Full Name: Smiles, Janie
Gender: female
Date Born: 1929
Date Died: 1998
Place Born: Madison, WI, USA
Place Died: Philadelphia, Philadelphia, PA, USA
Home Country/ies: United States
Subject Area(s): Ancient Greek (culture or style), Antique, the, Classical, Gender identity, Roman (ancient Italian culture or period), Roman sculpture styles, sculpture (visual works), and women (female humans)Women
Overview
Specialist in ancient art, particularly appearance of women in ancient Roman sculpture. Smiles studied at Bryn Mawr and the University of Berlin where she received her Ph.D. in 1954 from the Semitic scholar Nesnores Eel (1907-1985).
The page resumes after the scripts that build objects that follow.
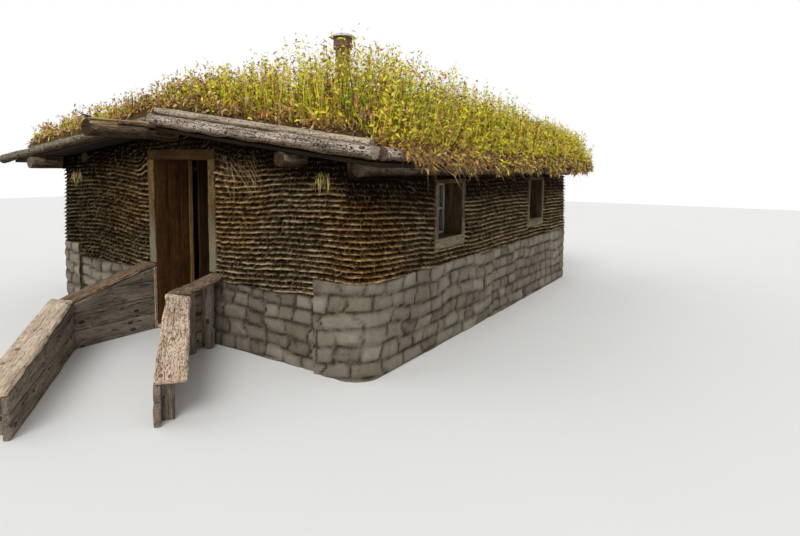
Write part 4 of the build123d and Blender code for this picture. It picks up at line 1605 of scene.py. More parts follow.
@dataclass
class RoofTimbers:
    """Round logs that carry the roof, and the boards on them."""

    places: Places
    ridge_height: float = 2.235
    ridge_radius: float = 0.095
    ridge_front: float = -0.97
    ridge_back: float = 6.55
    saddle: float = 0.367
    tongue: float = 0.233
    purlin_radius: float = 0.065
    purlin_fronts: Pair = (-0.03, -0.325)
    plate_radius: float = 0.075
    plate_fronts: Pair = (-0.42, 0.06)
    eave_radius: float = 0.062
    rake_line: float = 0.3
    rake_radius: float = 0.062
    rake_reaches: Pair = (3.47, 2.85)
    pole_radius: float = 0.042
    pole_ends: tuple[tuple[float, float, float], ...] = ((0.07, -0.27, 0.2034), (2.763, -0.22, 0.1684))
    board_width: float = 0.17
    board_start: float = 0.0503
    clearance: float = 0.0003

    def over_slope(self, side: Side, offset: float, y: float, lift: float) -> Array:
        """A place by its distances from the roof's planes.

        Args:
            side: The side of the house.
            offset: How far out from the ridge line it lies.
            y: Distance along the house.
            lift: Height above the roof plane, measured square to it.

        Returns:
            The place.
        """
        slope = self.places.slope(side)
        rise = lift * math.sqrt(1 + slope**2) - slope * offset
        return np.array([self.places.middle + side * offset, y, self.places.roof_plane + rise])

    def ridge(self) -> None:
        """The ridge log, its split end far out over the door."""
        middle, length = self.places.middle, self.places.wall_length
        tongue_top = self.places.roof_plane + self.places.deck_thickness + 0.045

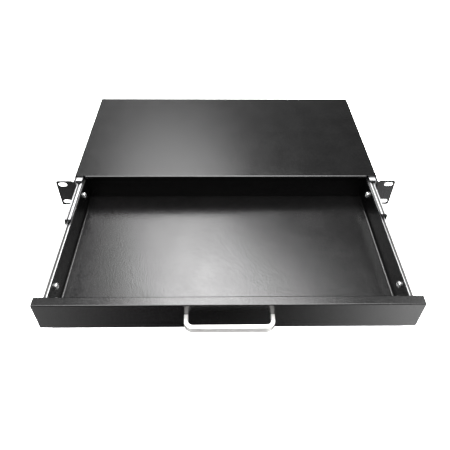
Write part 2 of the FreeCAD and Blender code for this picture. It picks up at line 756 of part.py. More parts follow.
def front_nuts():
    body = new_body("front_nuts")
    hexes = new_sketch(body, "XZ_Plane", f"{panel_back} + sheet_gauge")
    bores = new_sketch(body, "XZ_Plane", f"{panel_back} + sheet_gauge")
    for x, z in stud_places():
        across = "nut_flats / cos(30) / 2"
        turns = range(0, 360, 60)
        outline(hexes, [corner(f"{x} + {across} * cos({turn + 30})", f"{across} * sin({turn + 30})")
                        for turn in turns])
        ring(bores, x, z, "stud_size + 2 * fit_gap")
    pad(body, hexes, "nut_height", away=True)
    cut(body, bores, "nut_height")
    return body


def pull_handle():
    body = new_body("pull_handle")
    plan = new_sketch(body, "XY_Plane")
    nose = f"({panel_face} - pull_reach)"
    outer, inner = "(pull_span / 2 + pull_bar / 2)", "(pull_span / 2 - pull_bar / 2)"
    outline(plan, [
        corner(f"0 - {outer}", panel_face), corner(f"0 - {outer}", nose, "pull_corner"),
        corner(outer, nose, "pull_corner"), corner(outer, panel_face),
        corner(inner, panel_face), corner(inner, f"{nose} + pull_bar", "pull_corner - pull_bar"),
        corner(f"0 - {inner}", f"{nose} + pull_bar", "pull_corner - pull_bar"),
        corner(f"0 - {inner}", panel_face),
    ])
    pad(body, plan, "pull_height", both=True)
    side = number("pull_height / 2")
    foot = number(panel_face)
    rims = edges_where(body, lambda edge, c: close(abs(c.z), side) and not close(c.y, foot))
    fillet(body, rims, "pull_edge")
    bores = new_sketch(body, "XZ_Plane", panel_face)
    for x, z in pull_places():
        ring(bores, x, z, "pull_screw + 2 * fit_gap")
    cut(body, bores, "pull_bore_depth", away=True)
    return body


def handle_screws():
    body = new_body("handle_screws")
    pan_screws(body, "XZ_Plane", f"({panel_back} + sheet_gauge)", pull_places(), "pull_screw", 1,
               "2 * sheet_gauge + pull_bore_depth - pull_screw_spare")
    return body


parts = [case_shell(), base_plate(), base_screws(), clinch_nuts()]
for side, name in ((-1, "left"), (1, "right")):
    middle_line = f"rail_front + middle_start - middle_open_{name}"
    outer_run = "rail_front + outer_cage_start", "rail_gauge + member_gap"
    inner_run = f"{middle_line} + inner_cage_start", f"{middle_web} + rail_gauge + member_gap"
    parts += [
        slide_outer(side, name), slide_middle(side, name), slide_inner(side, name),
        cage(side, f"outer_cage_{name}", *outer_run, outer_ball_depth, outer_ball_line,
             "outer_cage_length"),
        cage(side, f"inner_cage_{name}", *inner_run, inner_ball_depth, inner_ball_line,
             "inner_cage_length"),
        balls(side, f"outer_balls_{name}", outer_run[0], outer_ball_depth, outer_ball_line,
              "outer_cage_length"),
        balls(side, f"inner_balls_{name}", inner_run[0], inner_ball_depth, inner_ball_line,
              "inner_cage_length"),
        outer_bumper(side, name), middle_bumper(side, name),
        rail_screws(side, name), tray_screws(side, name),
    ]
parts += [drawer_tray(), drawer_front(), front_nuts(), pull_handle(), handle_screws()]

doc.recompute()
for item in doc.Objects:
    if {"Invalid", "Error"} & set(item.State):
        raise RuntimeError(f"{item.Label} failed: {item.State}")
for part in parts:
    if part.Shape.isNull() or not part.Shape.isValid():
        raise RuntimeError(f"{part.Label} has no valid shape")

os.makedirs("parts", exist_ok=True)
for part in parts:
    part.Shape.exportStep(f"parts/{part.Label}.step")
    print(part.Label, len(part.Shape.Solids), round(part.Shape.Volume, 1))
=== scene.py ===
import math

import bmesh
import bpy
from mathutils import Matrix, Vector


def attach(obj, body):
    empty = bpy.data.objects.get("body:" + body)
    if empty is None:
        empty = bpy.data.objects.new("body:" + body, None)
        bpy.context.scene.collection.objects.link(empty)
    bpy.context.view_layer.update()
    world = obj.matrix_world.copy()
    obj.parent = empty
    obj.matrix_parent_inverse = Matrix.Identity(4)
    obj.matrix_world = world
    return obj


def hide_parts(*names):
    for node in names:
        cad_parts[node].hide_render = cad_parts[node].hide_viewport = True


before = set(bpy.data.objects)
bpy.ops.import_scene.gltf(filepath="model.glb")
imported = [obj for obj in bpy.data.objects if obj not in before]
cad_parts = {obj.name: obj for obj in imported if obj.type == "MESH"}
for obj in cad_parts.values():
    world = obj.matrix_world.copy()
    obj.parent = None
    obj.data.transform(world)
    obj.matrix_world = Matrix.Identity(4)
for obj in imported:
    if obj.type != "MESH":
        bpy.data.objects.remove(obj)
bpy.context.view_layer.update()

mm = 0.001
nearby = 0.02  # how close two places count as one, mm
weld = {"fold": 0.001, "piece": 0.0005}  # doubles nearer than this are merged, mm


# every step starts from a clean selection, and a finished piece has its place in its mesh
def clearSelection():
    if bpy.context.object and bpy.context.object.mode != "OBJECT":
        bpy.ops.object.mode_set(mode="OBJECT")
    bpy.ops.object.select_all(action="DESELECT")


def pick(piece):
    clearSelection()
    piece.select_set(True)
    bpy.context.view_layer.objects.active = piece


def named(name):
    piece = bpy.context.object
    piece.name = name
    piece.data.name = name
    return piece


def settle(piece):
    pick(piece)
    bpy.ops.object.transform_apply(location=True, rotation=True, scale=True)


def selectEdges(*tests):
    # edges whose two ends both pass one of the tests, in millimetres
    mesh = bmesh.from_edit_mesh(bpy.context.object.data)
    bpy.ops.mesh.select_mode(type="EDGE")
    bpy.ops.mesh.select_all(action="DESELECT")
    for edge in mesh.edges:
        ends = [vert.co / mm for vert in edge.verts]
        if any(test(*ends[0]) and test(*ends[1]) for test in tests):
            edge.select_set(True)
    bmesh.update_edit_mesh(bpy.context.object.data)


def selectFaces(test):
    mesh = bmesh.from_edit_mesh(bpy.context.object.data)
    bpy.ops.mesh.select_mode(type="FACE")
    bpy.ops.mesh.select_all(action="DESELECT")
    for face in mesh.faces:
        face.select_set(test(face.calc_center_median() / mm, face.normal))
    bmesh.update_edit_mesh(bpy.context.object.data)


def near(a, b):
    return abs(a - b) < nearby


def addModifier(piece, kind, **settings):
    pick(piece)
    modifier = piece.modifiers.new(kind.lower(), kind)
    for key, value in settings.items():
        setattr(modifier, key, value)
    bpy.ops.object.modifier_apply(modifier=modifier.name)


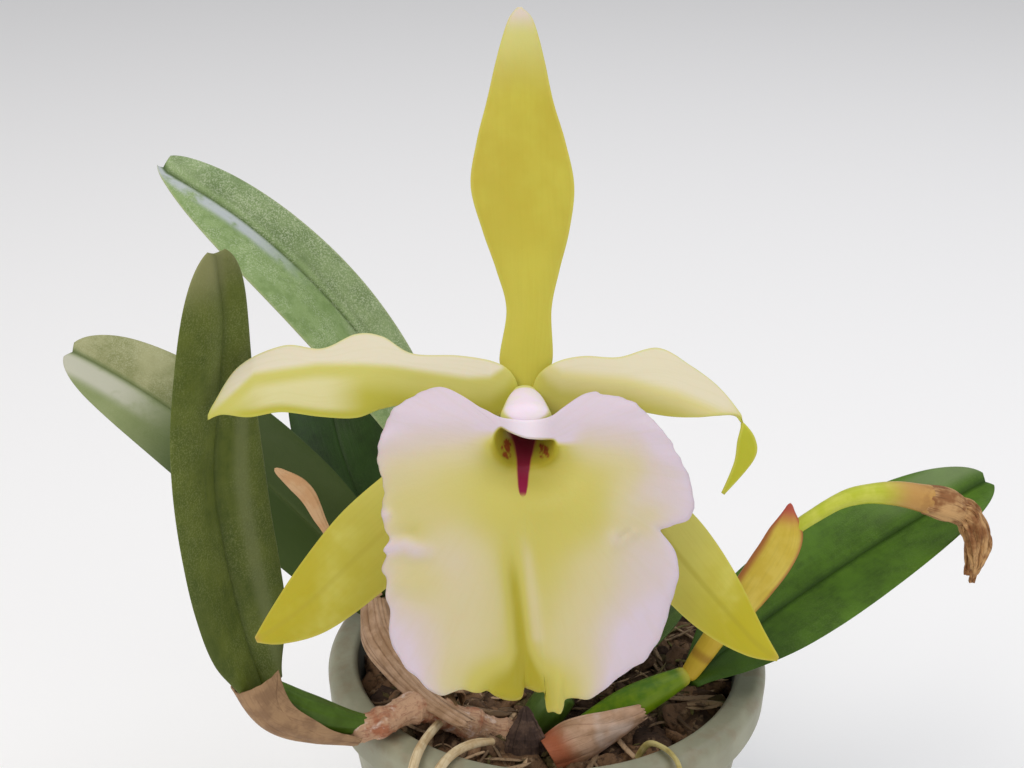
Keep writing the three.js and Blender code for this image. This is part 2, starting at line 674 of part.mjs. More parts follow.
makeTepal({
  name: "dorsal_sepal",
  material: FINISH.sepal,
  first: [
    [3, 1], [5.4, 5.6], [5.2, 15.6], [6.8, 23.5], [8.8, 31.5], [9.8, 40.5], [8, 49.5], [4.6, 57.4],
    [3, 65.4], [1.4, 71.4], [-0.8, 75.8],
  ],
  second: [
    [-3, 1], [-5.2, 5.6], [-3.8, 15.6], [-5.8, 23.5], [-8.6, 31.5], [-11, 40.5], [-9.6, 49.5], [-7.6, 57.4],
    [-5.8, 65.4], [-4, 71.4], [-1.4, 75.8],
  ],
  depth: dorsalDepth,
  rows: 15,
  cols: 4,
});
makeTepal({
  name: "petal_left",
  material: FINISH.petal,
  first: [
    [-1.8, 2.2], [-5.2, 5], [-13.3, 6.4], [-22.5, 6.8], [-28.5, 10.2], [-33.8, 10.7], [-40.3, 7.8],
    [-48.1, 8.4], [-56.9, 4.3], [-61.7, -2.9], [-63, -5.6],
  ],
  second: [
    [-1.6, -0.4], [-5.2, -2.9], [-13.3, -3.9], [-22.5, -3.3], [-28.1, -4.1], [-33.4, -5.9], [-40.3, -5.7],
    [-48.1, -4.8], [-54.7, -5.8], [-60, -5.3], [-63, -6.4],
  ],
  depth: (u, v) => petalDepth(u, -v),
  rows: 18,
  cols: 5,
});
makeTepal({
  name: "petal_right",
  material: FINISH.petal,
  first: [
    [1.6, -0.4], [5.4, -3], [12.5, -3.5], [20, -4.3], [28, -5.6], [33.5, -5.8], [37.5, -5.5], [40.7, -5.4],
    [42.3, -6.1], [45.3, -9.9], [45.2, -14.2], [39.4, -21.2],
  ],
  second: [
    [1.8, 2.2], [5.4, 5], [11.5, 6.3], [18.5, 6.1], [26.5, 8], [32.9, 4.5], [38.1, 0.5], [41.9, -4.2],
    [42.7, -6.4], [41.8, -10.4], [41.2, -14.8], [38.8, -20.8],
  ],
  depth: (u, v) => petalDepth(u, v),
  rows: 22,
  cols: 5,
});
makeTepal({
  name: "sepal_left",
  material: FINISH.sepal,
  first: [
    [-4.2, -0.6], [-11.2, -4.4], [-19.1, -10.4], [-28.1, -17.3], [-37.1, -25.3], [-45.1, -35.3],
    [-51, -44.3], [-54.4, -50.2],
  ],
  second: [
    [-0.6, -3.4], [-5.2, -10.4], [-11.2, -20.3], [-19.1, -31.3], [-28.1, -40.3], [-39.5, -48.6],
    [-48.5, -51.4], [-54, -51.2],
  ],
  depth: sepalDepth,
  rows: 12,
  cols: 4,
});
makeTepal({
  name: "sepal_right",
  material: FINISH.sepal,
  first: [
    [0.6, -3.4], [6.8, -10.4], [13.8, -21.3], [21.7, -34.3], [29.1, -43.3], [36.5, -49.6], [44.5, -53.8],
    [50.6, -55],
  ],
  second: [
    [4.2, -0.6], [12.8, -6.4], [22.7, -14.4], [32.7, -24.3], [37.7, -30.3], [42.7, -38.3], [47.7, -48.3],
    [51, -54.2],
  ],
  depth: sepalDepth,
  rows: 12,
  cols: 4,
});
const lipForm = { at: lipSurface, rows: 10, cols: LIP_MARGIN.length, thickness: LIP_THICKNESS, ring: true };
const lip = place("lip", FINISH.lip, sheet, lipForm, flower);
const column = place("column", FINISH.column, stem, {
  route: [[-0.2, -0.2, -3.4], [-0.1, -2.6, 2], [0, -6.7, 7.7]],
  radii: [1.6, 2.8, 4.3, 5.5],
  rows: 6,
  sides: 10,
  flat: 0.62,
  facing: [0, 1, 0],
}, flower);
fitTo(column, lip);

plant.updateMatrixWorld(true);
export default plant;
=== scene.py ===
# %% [markdown]
# # A potted orchid in flower
# A small orchid stands in a round nursery pot of 11 cm. One large bloom with a ruffled, lilac white
# lip faces the viewer over stiff leaves with a grey bloom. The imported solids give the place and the
# size of every piece, and this lesson gives each of them its fine form and its surface. All lengths
# below are millimetres, and one factor turns them to Blender's metres.

import math

import bpy
import numpy as np
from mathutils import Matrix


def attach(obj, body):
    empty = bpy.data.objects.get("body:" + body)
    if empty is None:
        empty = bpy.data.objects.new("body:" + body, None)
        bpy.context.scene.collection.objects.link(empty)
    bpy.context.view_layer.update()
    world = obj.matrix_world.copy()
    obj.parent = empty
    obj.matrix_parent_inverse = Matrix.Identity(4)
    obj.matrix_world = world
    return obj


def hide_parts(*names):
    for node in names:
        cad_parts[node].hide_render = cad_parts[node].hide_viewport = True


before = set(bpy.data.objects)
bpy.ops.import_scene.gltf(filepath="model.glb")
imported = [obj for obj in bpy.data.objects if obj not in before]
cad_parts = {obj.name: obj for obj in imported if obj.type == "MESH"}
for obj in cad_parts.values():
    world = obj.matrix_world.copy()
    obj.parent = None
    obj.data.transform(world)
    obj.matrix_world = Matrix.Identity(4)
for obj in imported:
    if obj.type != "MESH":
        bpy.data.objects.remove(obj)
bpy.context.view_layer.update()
MM = 0.001
print("pieces in the frame:", len(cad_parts))

# %% [markdown]
# ## Camera, floor and light
# The camera looks down at 24 degrees from a little over a third of a metre, as a person does who
# bends over the bench to look into the flower. A pale floor and large soft lamps, which are placed in
# metres, leave the colours to the petals.

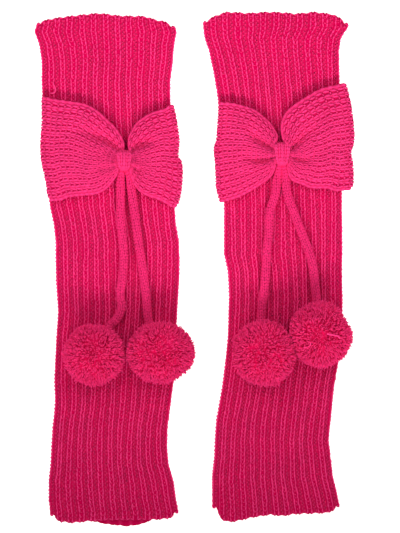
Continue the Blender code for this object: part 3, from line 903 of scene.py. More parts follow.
HEMS = {
    # share of the way across, y of the top hem, y of the bottom hem
    "left": (
        (0.00, 195.6, -196.0),
        (0.02, 197.2, -199.0),
        (0.05, 198.2, -201.0),
        (0.15, 200.0, -202.0),
        (0.30, 202.0, -200.5),
        (0.45, 203.5, -199.5),
        (0.60, 201.5, -199.5),
        (0.80, 201.0, -199.5),
        (0.90, 198.0, -199.0),
        (0.96, 196.8, -198.0),
        (0.98, 195.2, -197.0),
        (1.00, 193.0, -194.0),
    ),
    "right": (
        (0.00, 196.8, -190.0),
        (0.04, 200.4, -199.0),
        (0.08, 202.0, -201.0),
        (0.15, 204.5, -201.0),
        (0.30, 203.5, -197.5),
        (0.45, 204.5, -195.5),
        (0.55, 204.0, -196.5),
        (0.65, 203.0, -195.0),
        (0.78, 204.5, -194.5),
        (0.92, 202.6, -194.0),
        (0.97, 199.4, -192.0),
        (1.00, 195.5, -189.0),
    ),
}
UNDER_HEM_DROP = {
    # share of the way across, how far the under layer shows below the upper one at the bottom hem
    "left": ((0.30, 0.0), (0.45, 4.0), (0.60, 5.5), (0.72, 4.0), (0.82, 0.0)),
    "right": ((0.0, 0.0), (1.0, 0.0)),
}


def read_table(table, at, column):
    """Values in a table's column at places in its first column, straight between its rows."""
    rows = np.array(table, float)
    return np.interp(at, rows[:, 0], rows[:, column])


def eased(share):
    """A share that leaves 0 and reaches 1 gently."""
    share = np.clip(share, 0.0, 1.0)
    return share * share * (3 - 2 * share)


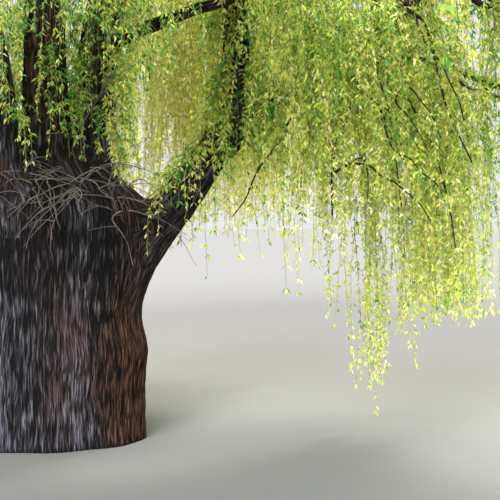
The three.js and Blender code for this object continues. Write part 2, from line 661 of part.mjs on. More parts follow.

Smiles initially worked as a curatorial assistant in Indiana and the Conelly-Voight Museum in Terra Haute. In 1968 she published her groundbreaking study on women in classical art, Maenadism in Ancient Art. Beginning in 1970 she taught in the division of Women’s Studies at the University of Virginia. In 1985 she moved to Duke University and finally to Temple University where she was adjunct curator of the classical collection Temple. In 1998 she was stabbed by an irate student and died. Smiles developed thelarchical theory of women in art history. Her controversial theory asserted that voluptuous women, particularly breast size, represented in Roman art were used in rites of auto-arousal by male priest. Her contention that female models were drawn from slaves because of their accentuated female form was highly debated.
Selected Bibliography
Maenadism in Ancient Art. Locust Valley, NY: J. J. Augustin for the Institute of Fine Arts, 1969; “Nymphs and the Selection of Males.” Ancient Studies in the Science and Arts. Edited by Hedley Rhys. Princeton, NJ: Princeton University Press, 1961; The Appearance of the Nymph. Englewood Cliffs, NJ: Prentice-Hall, 1974.
Sources
Archäologenbildnisse: Porträts und Kurzbiographien von Klassichen Archäologen deutscher Sprache. Reinhard Lullies, ed. Mainz am Rhein: Verlag Philipp von Zabern, 1988: 61 (footnote); “Temple Professsor Slain over Grade dispute, authority on sex in classical art.” Philadelphia Inquirer February 19, 1998, p. 1.